How does Vertex-Lit rendering work?

Hello everyone,
Just a pair of questions about Vertex-Lit rendering…

For my project i would want to have some very large level-wide objects that have to be affected by many realtime lights at the same time in different places. Is vertex-lit rendering someway conservative on the number of lights affecting a single object? Would I face some problems trying to lit a single huge mesh with a tons of lights that have to affect only a little part of the mesh? I have tried testing this but i encountered another problem along the way…

When i duplicate some lights in the scene (always using vertex-lit rendering and vertex-lit shader everywhere) their effect on a particular mesh disappears… this happens more often when the duplicated lights have a short range and when the mesh is affected by other lights with different ranges, colours and intensity. Is this a weird problem I am facing, or some limitation of the vertex-lit rendering path? Can i solve this anyway?

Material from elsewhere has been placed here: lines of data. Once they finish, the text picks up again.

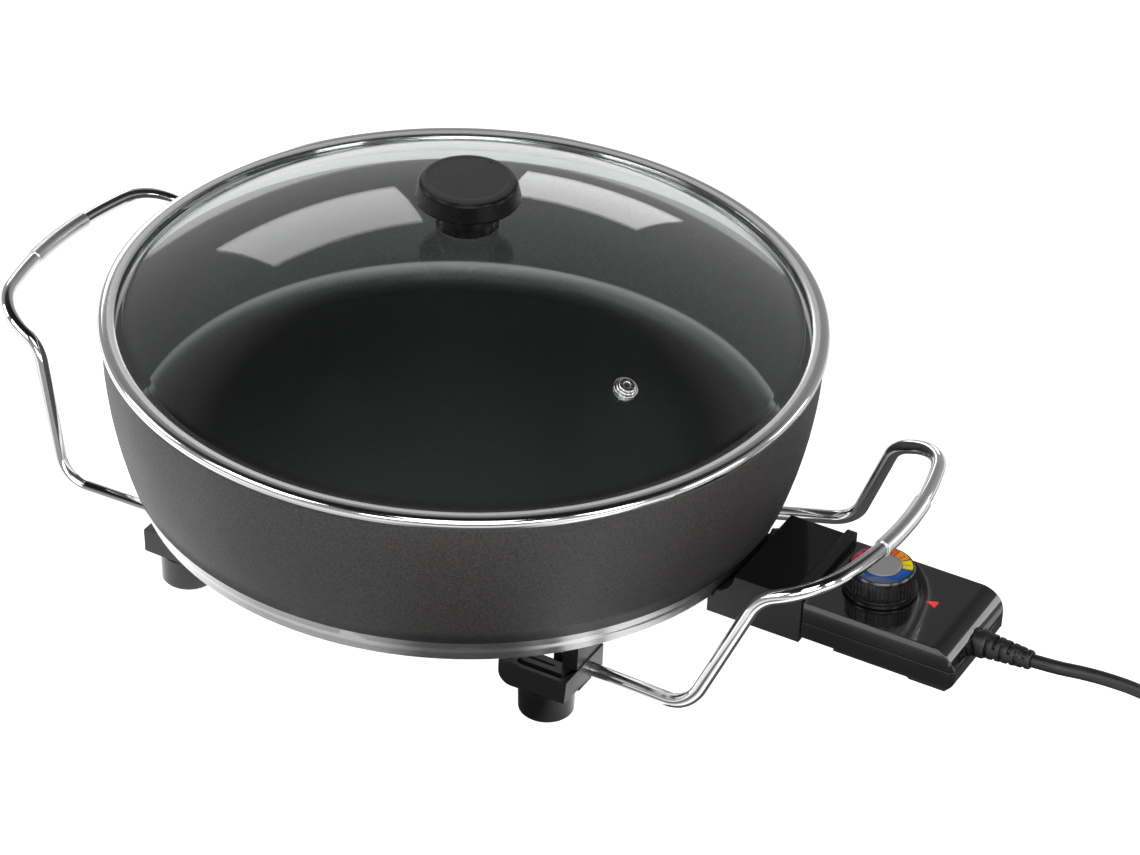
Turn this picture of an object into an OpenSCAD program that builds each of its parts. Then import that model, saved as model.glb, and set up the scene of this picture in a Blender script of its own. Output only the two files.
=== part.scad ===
// Round electric skillet with a lift-off glass lid and a plug-in heat control.
// Millimetres. The origin is on the pan's axis, on the surface that the feet stand on.
// +X points to the heat control and +Z points up.

/* [Pan] */
// Outer radius of the pan at its rim
pan_r = 198; // [190:0.5:205]
// Height of the pan from its underside to its rim
pan_h = 96.5; // [85:0.5:110]
// Height of the pan's underside above the table
stand_h = 56; // [54:0.5:66]
// Radius of the long curve of the pan's side
side_curve_r = 262; // [240:1:400]
// Thickness of the pan's side
pan_wall = 4; // [3:0.1:5]
// Thickness of the pan's floor
pan_floor = 8; // [7.5:0.1:10]
// Radius of the fillet between floor and side, inside
floor_fillet_r = 17; // [10:0.5:24]
// Height of the bare machined band round the base
band_h = 14; // [10:0.5:16]
// How far the band widens towards its top
band_flare = 4.6; // [2:0.2:5]

/* [Lid] */
// How far the lid's steel rim stands out over the pan's rim
lid_over = 2; // [1:0.5:6]
// Radial width of the steel rim
lid_rim_w = 9.8; // [9:0.1:11]
// Height of the steel rim
lid_rim_h = 6.4; // [6.2:0.1:9]
// Depth of the skirt that locates the lid inside the pan
skirt_h = 9; // [5:0.5:14]
// Sheet thickness of the skirt
skirt_t = 1.1; // [0.8:0.1:1.4]
// Thickness of the glass
glass_t = 3.5; // [3:0.1:4]
// Rise of the glass dome above the rim's flat edge
dome_h = 56; // [40:1:60]
// Radius of the knob's cap
knob_r = 29; // [24:0.5:34]
// Height of the knob's cap
knob_cap_h = 13; // [11:0.5:16]
// Radius of the knob's stem
knob_stem_r = 17.5; // [15:0.5:20]
// Height of the knob's stem
knob_stem_h = 16; // [14:0.5:22]
// Distance of the steam vent from the lid's middle
vent_dist = 139; // [110:1:150]
// Direction of the steam vent, from +X
vent_angle = -23; // [-90:1:90]
// Radius of the steam vent's hole
vent_hole_r = 1.8; // [1.2:0.1:2]

/* [Feet] */
// How far the middle of each foot lies inside the base's edge
foot_in = 25.8; // [24:0.2:27]
// Direction of each foot from the X axis
foot_angle = 41.9; // [40:0.1:44]
// Radius of a foot pad
foot_r = 15.8; // [13:0.2:17]
// Height of a foot pad
foot_h = 18.5; // [17.5:0.5:19.5]
// Length of a foot block, along X
block_l = 41.5; // [40:0.5:44]
// Width of a foot block, along Y
block_w = 42; // [41:0.5:44]
// Depth of a foot block's front box
box_w = 15.7; // [14:0.1:17]
// Height of a foot block's front box
lip_h = 14.8; // [13:0.2:17]
// Thickness of the upright arm that carries the pan
arm_t = 9.2; // [9:0.1:11]

/* [Handles] */
// Diameter of the handle rod
rod_d = 8; // [7:0.1:8.4]
// Height of the grip above the table
grip_z = 116; // [108:1:122]
// Reach of the grip's corners beyond the pan's rim
grip_out = 59; // [54:1:68]
// How far the grip bows out in the middle
grip_bow = 20; // [12:1:26]
// Half the distance between the grip's corners
grip_half = 78; // [70:1:84]
// Bend radius of the grip's corners
corner_r = 33; // [24:1:34]
// Radius of the rod's other bends
bend_r = 22; // [16:0.5:24]
// Length of the grip's sleeve
sleeve_l = 50; // [36:1:56]
// Thickness of the sleeve's wall
sleeve_t = 0.9; // [0.6:0.1:1.4]

/* [Element] */
// Radius of the heating element's ring
element_r = 104; // [98:0.5:105]
// Diameter of the element's tube
element_d = 7; // [6:0.2:8]
// Distance of each terminal pin from the middle
pin_y = 16; // [14:0.5:18]
// Diameter of a terminal pin
pin_d = 4.8; // [4:0.1:5]
// Height of the pins and the sensor above the table
pin_z = 50.5; // [49.5:0.1:51]

/* [Socket shroud] */
// Half the width of the shroud
shroud_half = 34; // [33:0.5:36]
// Reach of the shroud's outer end beyond the pan's rim
shroud_out = 31; // [28:0.5:33]
// Height of the shroud's flat top above the table
shroud_top_z = 72.7; // [70:0.1:76]
// Height of the shroud's underside above the table
shroud_low_z = 44.5; // [43:0.1:45]
// Wall thickness of the shroud
shroud_wall = 2.8; // [2.2:0.1:3.2]
// Radius of the scoop in the shroud's top beside the pan
scoop_r = 13.8; // [10:0.2:15]
// Height of the ridge across the shroud's outer end
ridge_h = 4.4; // [3:0.2:6]

/* [Heat control] */
// Length of the housing
probe_l = 89.5; // [84:0.5:96]
// Half the width of the housing
probe_half = 33; // [31:0.5:34]
// Height of the housing's top above the table
probe_top_z = 71; // [70:0.1:74]
// Height of the housing's underside above the table
probe_low_z = 46.2; // [45:0.1:46.6]
// Height of the parting line above the table
parting_z = 58; // [56:0.5:60]
// Wall thickness of the housing
case_t = 2.4; // [2:0.1:2.8]
// Radius of the housing's upper outer corner
case_top_r = 15; // [10:0.5:15]
// Radius of the housing's lower outer corner
case_low_r = 6; // [3:0.5:7]
// Diameter of the temperature sensor
sensor_d = 5; // [4:0.1:5.4]
// Length of the sensor, from the contact block
sensor_l = 88; // [70:1:92]
// How far the dial's centre lies from the housing's inner end
dial_offset = 29.5; // [27:0.5:34]
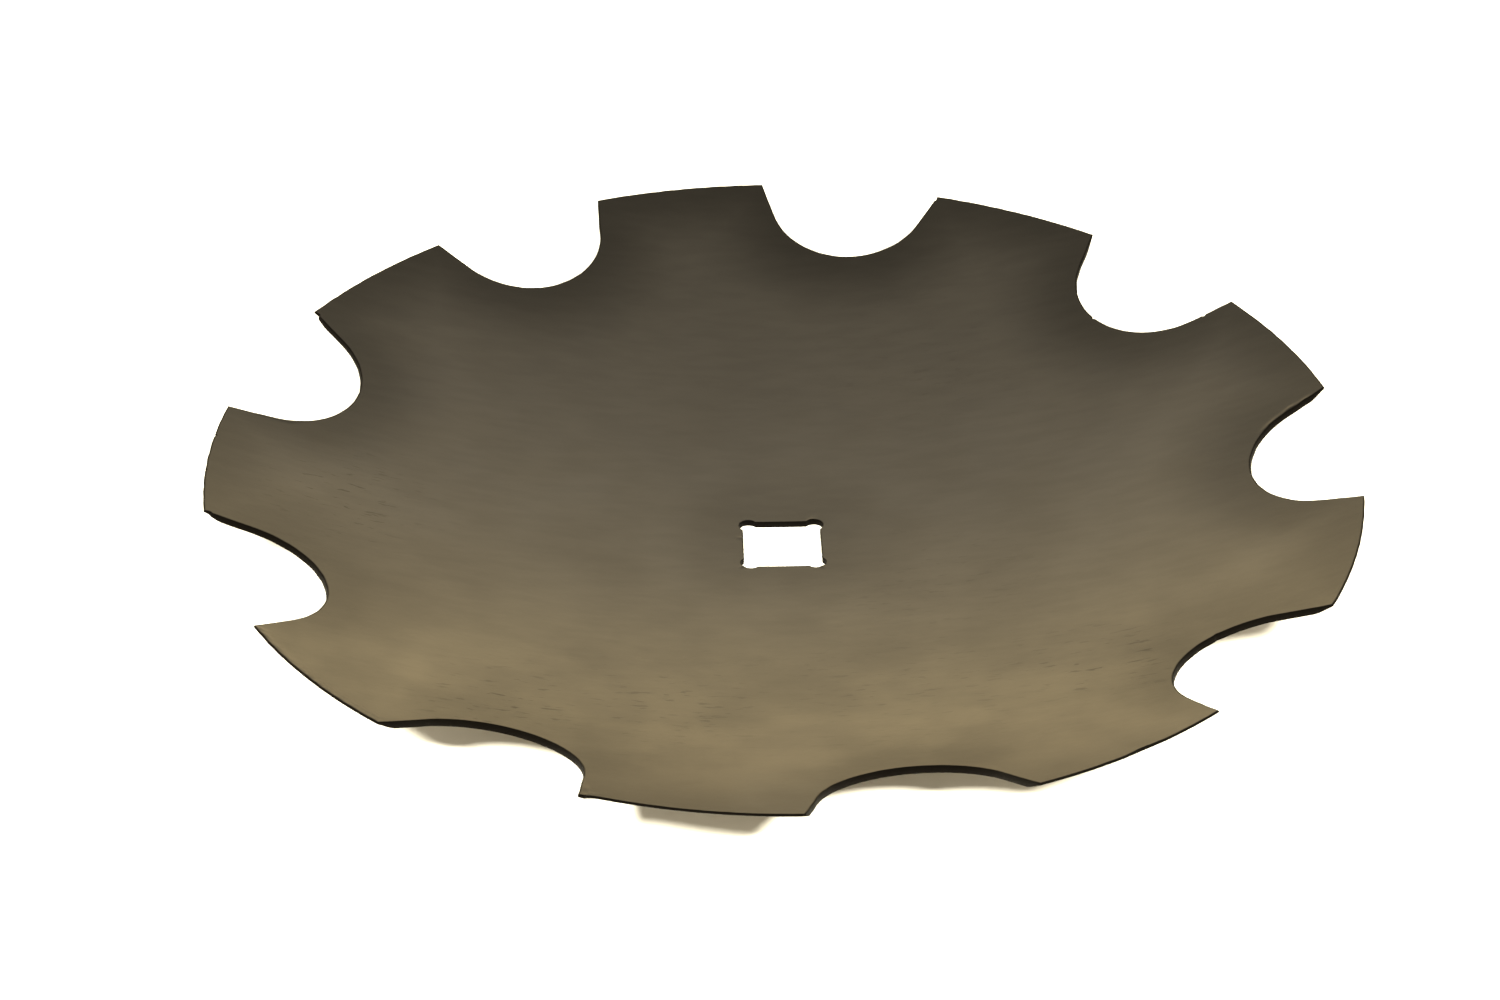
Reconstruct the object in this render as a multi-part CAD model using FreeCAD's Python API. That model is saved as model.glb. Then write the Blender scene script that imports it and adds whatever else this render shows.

Thanks and sorry for bad english, hope someone understood something…

Is there a specific reason to use vertex-lit rendering path? If not, I would suggest deferred rendering path, since it has very little effect on performance as the number of lights increase. In addition deferred rendering is per-pixel lighting.

Even with vertex-lit rendering a huge amount of lights might cause performance issues even though vertex-lit rendering is generally very fast. Vertex-lit rendering might also give undesirable results. For example if there are multiple lights and mesh vertices are rather far, then the lights have very little or no effect at all (compare two images here: GLSL Programming/GLUT/Smooth Specular Highlights - Wikibooks, open books for an open world ).

You could state your case more specifically if this does not answer to your question.